WRITTEN PROBLEM —
Gather each line of the records where "object" appears.

DATASET EXCERPTS —
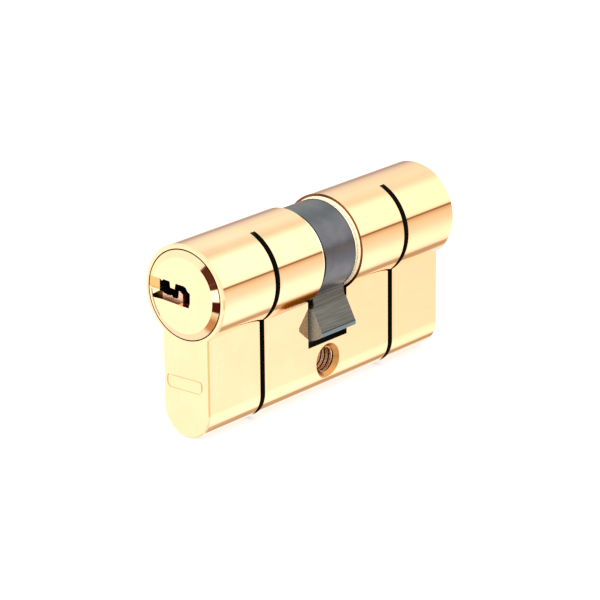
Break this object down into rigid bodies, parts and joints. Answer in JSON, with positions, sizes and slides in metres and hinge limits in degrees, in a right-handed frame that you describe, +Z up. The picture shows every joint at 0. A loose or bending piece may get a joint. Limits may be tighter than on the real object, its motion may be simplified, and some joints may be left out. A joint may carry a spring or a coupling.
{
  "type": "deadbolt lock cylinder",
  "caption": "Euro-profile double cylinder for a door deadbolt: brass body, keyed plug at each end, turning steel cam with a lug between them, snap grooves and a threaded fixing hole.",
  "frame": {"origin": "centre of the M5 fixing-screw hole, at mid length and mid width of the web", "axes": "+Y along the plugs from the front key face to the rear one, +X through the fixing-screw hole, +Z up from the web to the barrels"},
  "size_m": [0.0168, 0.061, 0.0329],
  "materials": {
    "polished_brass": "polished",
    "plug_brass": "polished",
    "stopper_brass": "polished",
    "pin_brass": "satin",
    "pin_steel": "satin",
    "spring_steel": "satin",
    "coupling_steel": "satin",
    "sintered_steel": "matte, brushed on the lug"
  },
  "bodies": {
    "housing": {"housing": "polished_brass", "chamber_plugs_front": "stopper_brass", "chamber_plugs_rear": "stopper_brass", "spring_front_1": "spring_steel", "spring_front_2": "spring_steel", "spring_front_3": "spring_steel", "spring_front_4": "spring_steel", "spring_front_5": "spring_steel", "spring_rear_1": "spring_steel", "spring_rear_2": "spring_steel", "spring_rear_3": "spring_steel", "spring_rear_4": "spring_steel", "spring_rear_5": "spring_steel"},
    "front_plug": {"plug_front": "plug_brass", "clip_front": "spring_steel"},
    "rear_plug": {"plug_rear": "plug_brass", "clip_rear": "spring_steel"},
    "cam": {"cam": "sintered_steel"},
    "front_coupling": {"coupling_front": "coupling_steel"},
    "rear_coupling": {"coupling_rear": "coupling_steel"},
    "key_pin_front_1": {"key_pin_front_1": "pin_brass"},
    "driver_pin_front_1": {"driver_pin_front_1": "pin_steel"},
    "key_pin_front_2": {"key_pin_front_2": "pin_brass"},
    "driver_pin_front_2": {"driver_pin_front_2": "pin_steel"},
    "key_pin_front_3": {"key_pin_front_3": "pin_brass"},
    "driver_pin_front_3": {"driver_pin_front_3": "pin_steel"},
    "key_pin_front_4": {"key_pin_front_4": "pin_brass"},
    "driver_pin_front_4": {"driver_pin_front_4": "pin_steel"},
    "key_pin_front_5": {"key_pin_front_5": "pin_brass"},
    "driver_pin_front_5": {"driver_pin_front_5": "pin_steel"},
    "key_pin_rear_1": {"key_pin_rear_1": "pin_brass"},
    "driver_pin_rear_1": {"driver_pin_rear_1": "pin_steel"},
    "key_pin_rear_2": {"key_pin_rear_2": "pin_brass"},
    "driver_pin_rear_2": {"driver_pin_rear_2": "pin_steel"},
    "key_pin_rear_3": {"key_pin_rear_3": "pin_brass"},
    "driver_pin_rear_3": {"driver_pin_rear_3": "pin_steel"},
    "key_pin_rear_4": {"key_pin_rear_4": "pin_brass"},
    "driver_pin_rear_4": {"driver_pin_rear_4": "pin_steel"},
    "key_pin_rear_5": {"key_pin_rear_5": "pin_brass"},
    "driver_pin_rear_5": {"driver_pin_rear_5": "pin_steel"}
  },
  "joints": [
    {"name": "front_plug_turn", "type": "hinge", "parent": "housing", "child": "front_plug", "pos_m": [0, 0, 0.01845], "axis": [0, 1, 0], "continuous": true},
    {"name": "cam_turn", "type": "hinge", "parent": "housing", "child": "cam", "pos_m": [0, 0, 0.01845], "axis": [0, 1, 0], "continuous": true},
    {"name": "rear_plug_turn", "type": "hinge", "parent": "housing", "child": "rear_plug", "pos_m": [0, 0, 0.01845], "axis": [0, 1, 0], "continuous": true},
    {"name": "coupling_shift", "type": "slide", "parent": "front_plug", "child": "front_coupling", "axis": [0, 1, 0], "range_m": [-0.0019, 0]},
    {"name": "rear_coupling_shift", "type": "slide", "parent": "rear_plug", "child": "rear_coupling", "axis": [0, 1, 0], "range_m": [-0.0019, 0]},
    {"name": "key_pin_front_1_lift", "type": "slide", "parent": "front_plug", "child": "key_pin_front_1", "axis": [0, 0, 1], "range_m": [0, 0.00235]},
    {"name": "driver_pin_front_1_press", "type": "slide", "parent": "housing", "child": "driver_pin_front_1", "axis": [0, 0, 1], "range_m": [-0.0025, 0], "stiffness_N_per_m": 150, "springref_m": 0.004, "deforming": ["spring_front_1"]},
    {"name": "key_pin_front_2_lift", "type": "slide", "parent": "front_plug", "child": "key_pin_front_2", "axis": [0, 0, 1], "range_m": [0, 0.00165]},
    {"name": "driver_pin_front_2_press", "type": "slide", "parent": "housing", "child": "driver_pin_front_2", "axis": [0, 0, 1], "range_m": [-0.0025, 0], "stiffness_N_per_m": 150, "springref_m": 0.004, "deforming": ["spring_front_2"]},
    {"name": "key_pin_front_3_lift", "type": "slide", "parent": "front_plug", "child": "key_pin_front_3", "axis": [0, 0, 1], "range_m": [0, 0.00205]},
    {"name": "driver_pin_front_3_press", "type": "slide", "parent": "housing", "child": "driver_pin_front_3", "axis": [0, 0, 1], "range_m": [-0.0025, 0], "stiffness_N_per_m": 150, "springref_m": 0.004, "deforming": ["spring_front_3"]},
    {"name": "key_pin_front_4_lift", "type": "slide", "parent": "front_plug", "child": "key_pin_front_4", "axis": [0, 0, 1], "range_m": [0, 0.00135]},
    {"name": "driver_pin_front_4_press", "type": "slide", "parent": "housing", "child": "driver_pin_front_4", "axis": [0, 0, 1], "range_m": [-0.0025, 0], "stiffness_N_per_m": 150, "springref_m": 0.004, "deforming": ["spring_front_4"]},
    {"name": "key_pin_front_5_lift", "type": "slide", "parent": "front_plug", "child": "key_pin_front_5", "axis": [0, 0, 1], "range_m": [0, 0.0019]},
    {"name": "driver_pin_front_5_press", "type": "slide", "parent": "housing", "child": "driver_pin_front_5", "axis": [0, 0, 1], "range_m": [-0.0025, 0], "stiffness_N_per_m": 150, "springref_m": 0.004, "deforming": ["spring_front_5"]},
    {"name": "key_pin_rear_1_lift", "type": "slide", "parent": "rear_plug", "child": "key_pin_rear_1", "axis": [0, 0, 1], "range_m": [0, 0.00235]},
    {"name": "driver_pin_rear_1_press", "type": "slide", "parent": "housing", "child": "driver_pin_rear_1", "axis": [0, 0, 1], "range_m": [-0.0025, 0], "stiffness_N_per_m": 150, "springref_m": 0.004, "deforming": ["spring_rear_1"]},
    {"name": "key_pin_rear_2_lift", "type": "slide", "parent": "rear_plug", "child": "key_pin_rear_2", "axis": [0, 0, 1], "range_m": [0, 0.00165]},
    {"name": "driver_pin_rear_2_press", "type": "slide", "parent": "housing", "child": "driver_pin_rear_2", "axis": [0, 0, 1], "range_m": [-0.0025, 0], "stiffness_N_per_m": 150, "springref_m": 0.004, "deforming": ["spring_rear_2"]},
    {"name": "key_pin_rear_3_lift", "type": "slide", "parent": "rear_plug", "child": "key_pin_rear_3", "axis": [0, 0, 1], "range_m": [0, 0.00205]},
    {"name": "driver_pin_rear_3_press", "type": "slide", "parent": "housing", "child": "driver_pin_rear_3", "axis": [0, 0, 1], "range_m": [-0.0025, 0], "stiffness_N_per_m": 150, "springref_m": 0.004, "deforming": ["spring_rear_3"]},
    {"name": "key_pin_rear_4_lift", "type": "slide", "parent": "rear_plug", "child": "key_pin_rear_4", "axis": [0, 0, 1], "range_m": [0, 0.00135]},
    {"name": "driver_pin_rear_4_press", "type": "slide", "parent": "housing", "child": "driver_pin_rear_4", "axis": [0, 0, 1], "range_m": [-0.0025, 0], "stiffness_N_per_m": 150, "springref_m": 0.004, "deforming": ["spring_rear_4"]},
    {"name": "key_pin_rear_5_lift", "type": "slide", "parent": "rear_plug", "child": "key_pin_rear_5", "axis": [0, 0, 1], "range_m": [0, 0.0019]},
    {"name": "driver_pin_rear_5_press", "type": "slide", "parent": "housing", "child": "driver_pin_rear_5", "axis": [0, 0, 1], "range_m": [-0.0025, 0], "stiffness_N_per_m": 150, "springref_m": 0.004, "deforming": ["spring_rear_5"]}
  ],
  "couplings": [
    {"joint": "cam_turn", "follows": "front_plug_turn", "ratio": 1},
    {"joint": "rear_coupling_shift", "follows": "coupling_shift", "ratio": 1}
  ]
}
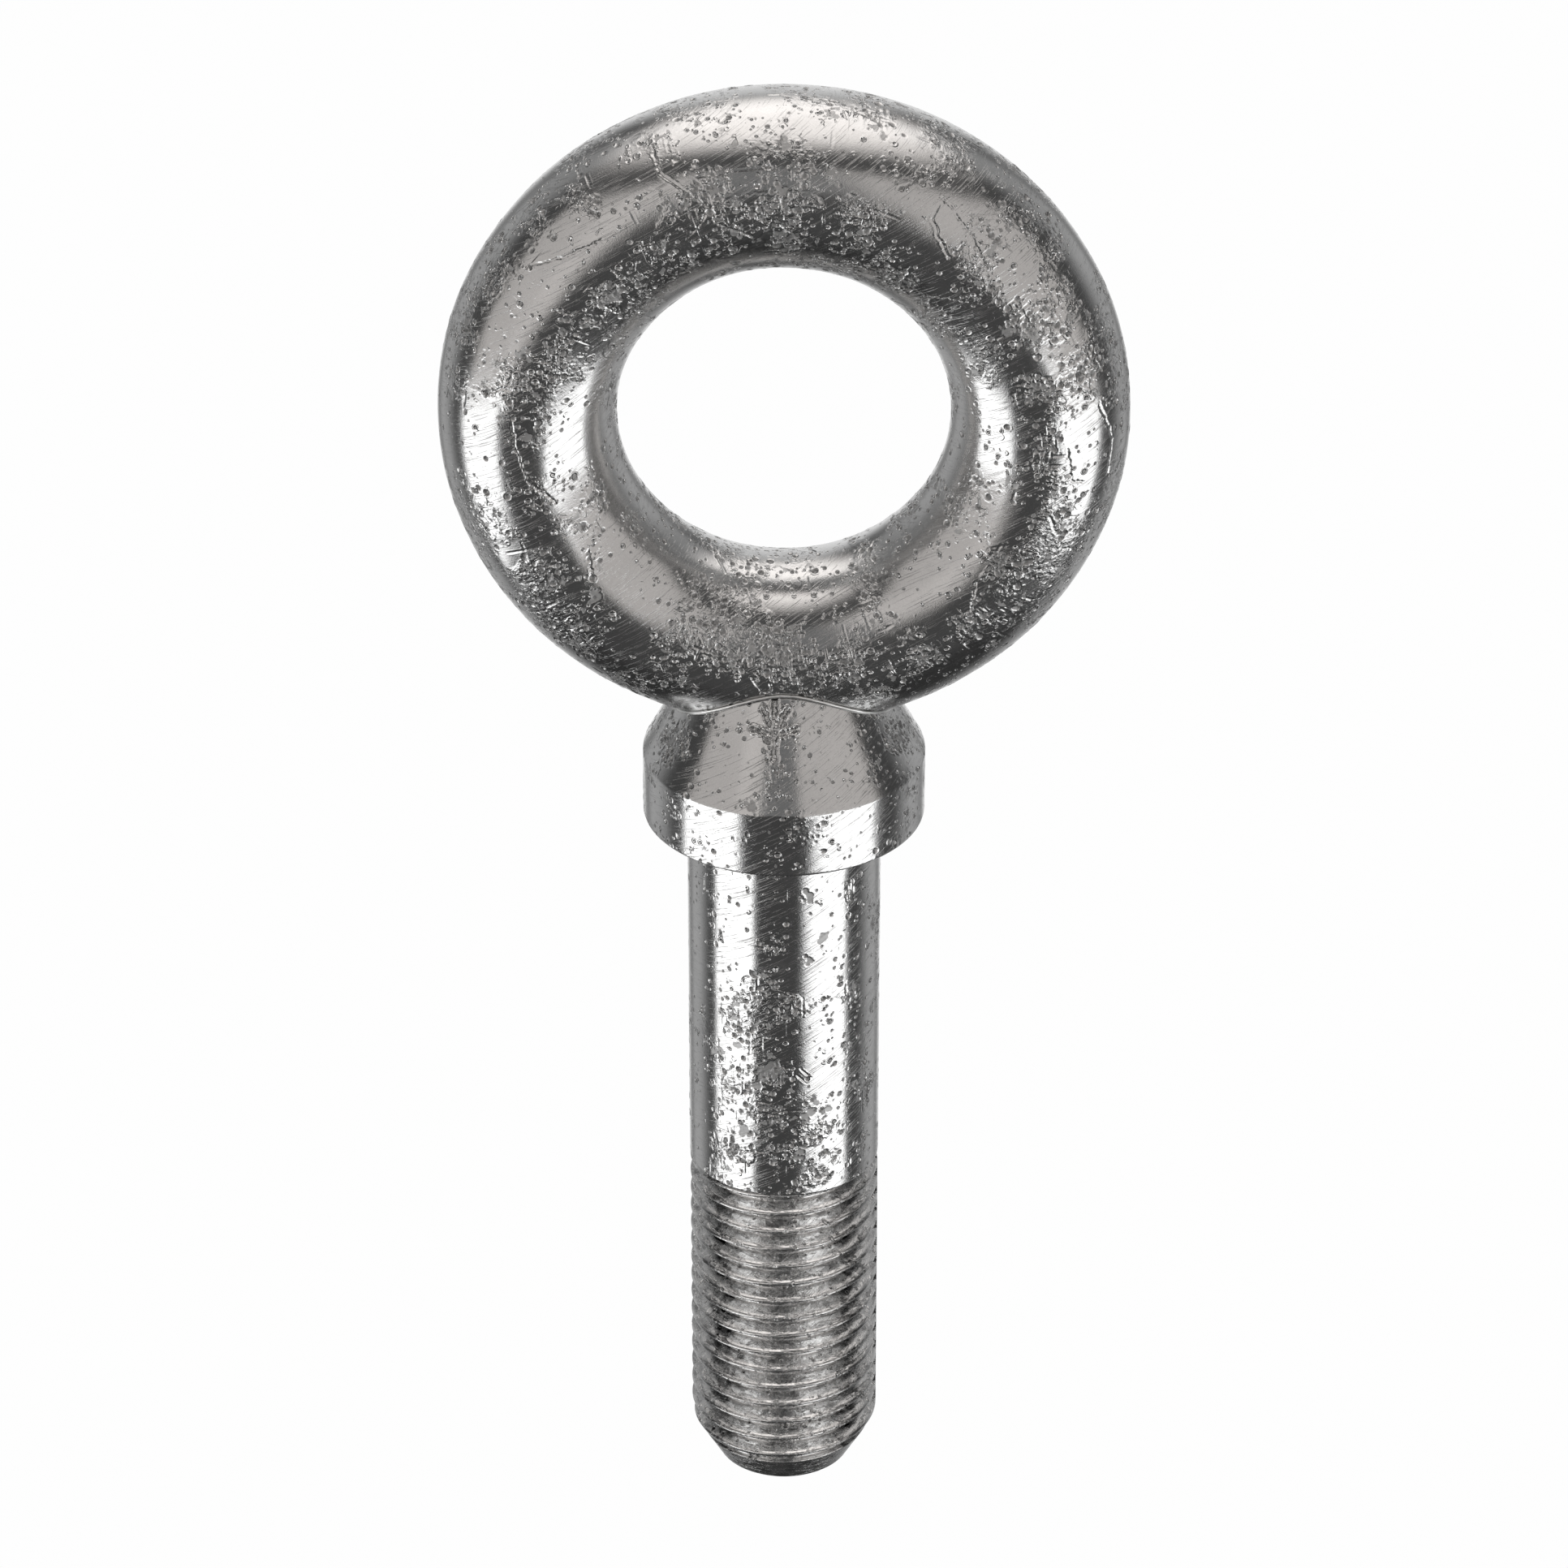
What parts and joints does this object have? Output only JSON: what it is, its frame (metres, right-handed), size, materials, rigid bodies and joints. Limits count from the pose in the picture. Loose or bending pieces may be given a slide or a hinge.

THE RESPONSE —
Break this object down into rigid bodies, parts and joints. Answer in JSON, with positions, sizes and slides in metres and hinge limits in degrees, in a right-handed frame that you describe, +Z up. The picture shows every joint at 0. A loose or bending piece may get a joint. Limits may be tighter than on the real object, its motion may be simplified, and some joints may be left out. A joint may carry a spring or a coupling.
What parts and joints does this object have? Output only JSON: what it is, its frame (metres, right-handed), size, materials, rigid bodies and joints. Limits count from the pose in the picture. Loose or bending pieces may be given a slide or a hinge.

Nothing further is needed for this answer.